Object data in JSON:
━━━━━━━━━━━━━━━━

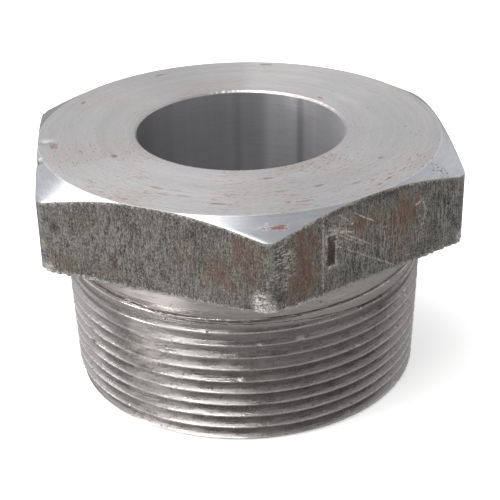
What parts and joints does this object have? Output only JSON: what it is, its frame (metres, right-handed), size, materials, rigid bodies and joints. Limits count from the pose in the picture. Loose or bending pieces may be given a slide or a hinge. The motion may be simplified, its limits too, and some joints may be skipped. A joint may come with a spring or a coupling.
{
  "type": "hex nipple",
  "caption": "Hollow steel hex nipple: hexagon head with chamfered corners, short plain neck, male taper pipe thread and a plain bore right through.",
  "frame": {"origin": "on the bore's axis, in the plane of the threaded end face", "axes": "+Z along the bore from the threaded end to the head's top face; a corner of the hexagon points along -Y and two flats face +X and -X"},
  "size_m": [0.0666, 0.077, 0.042],
  "materials": {
    "machined_steel": "turned face, chamfers, bore and thread; dark mill finish with light rust on the hexagon's flats"
  },
  "bodies": {
    "root": {"hex_nipple_body": "machined_steel"}
  },
  "joints": []
}
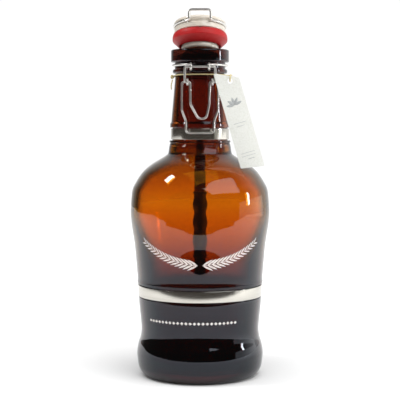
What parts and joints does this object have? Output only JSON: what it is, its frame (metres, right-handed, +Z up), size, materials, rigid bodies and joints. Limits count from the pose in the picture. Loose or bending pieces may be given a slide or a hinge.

━━━━━━━━━━━━━━━━

Every record should be given again exactly.

-- Result for this task --
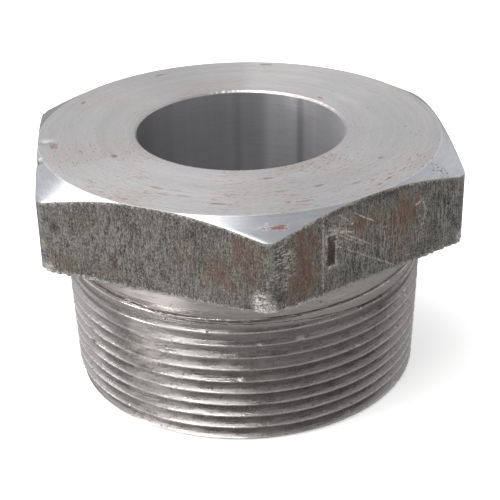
What parts and joints does this object have? Output only JSON: what it is, its frame (metres, right-handed), size, materials, rigid bodies and joints. Limits count from the pose in the picture. Loose or bending pieces may be given a slide or a hinge. The motion may be simplified, its limits too, and some joints may be skipped. A joint may come with a spring or a coupling.
{
  "type": "hex nipple",
  "caption": "Hollow steel hex nipple: hexagon head with chamfered corners, short plain neck, male taper pipe thread and a plain bore right through.",
  "frame": {"origin": "on the bore's axis, in the plane of the threaded end face", "axes": "+Z along the bore from the threaded end to the head's top face; a corner of the hexagon points along -Y and two flats face +X and -X"},
  "size_m": [0.0666, 0.077, 0.042],
  "materials": {
    "machined_steel": "turned face, chamfers, bore and thread; dark mill finish with light rust on the hexagon's flats"
  },
  "bodies": {
    "root": {"hex_nipple_body": "machined_steel"}
  },
  "joints": []
}
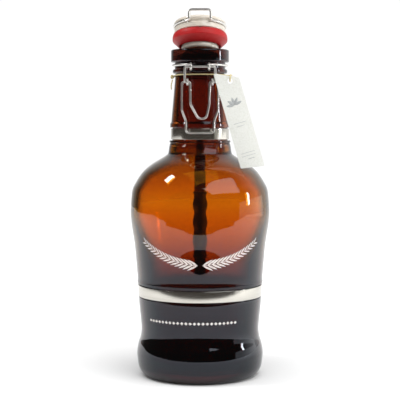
What parts and joints does this object have? Output only JSON: what it is, its frame (metres, right-handed, +Z up), size, materials, rigid bodies and joints. Limits count from the pose in the picture. Loose or bending pieces may be given a slide or a hinge.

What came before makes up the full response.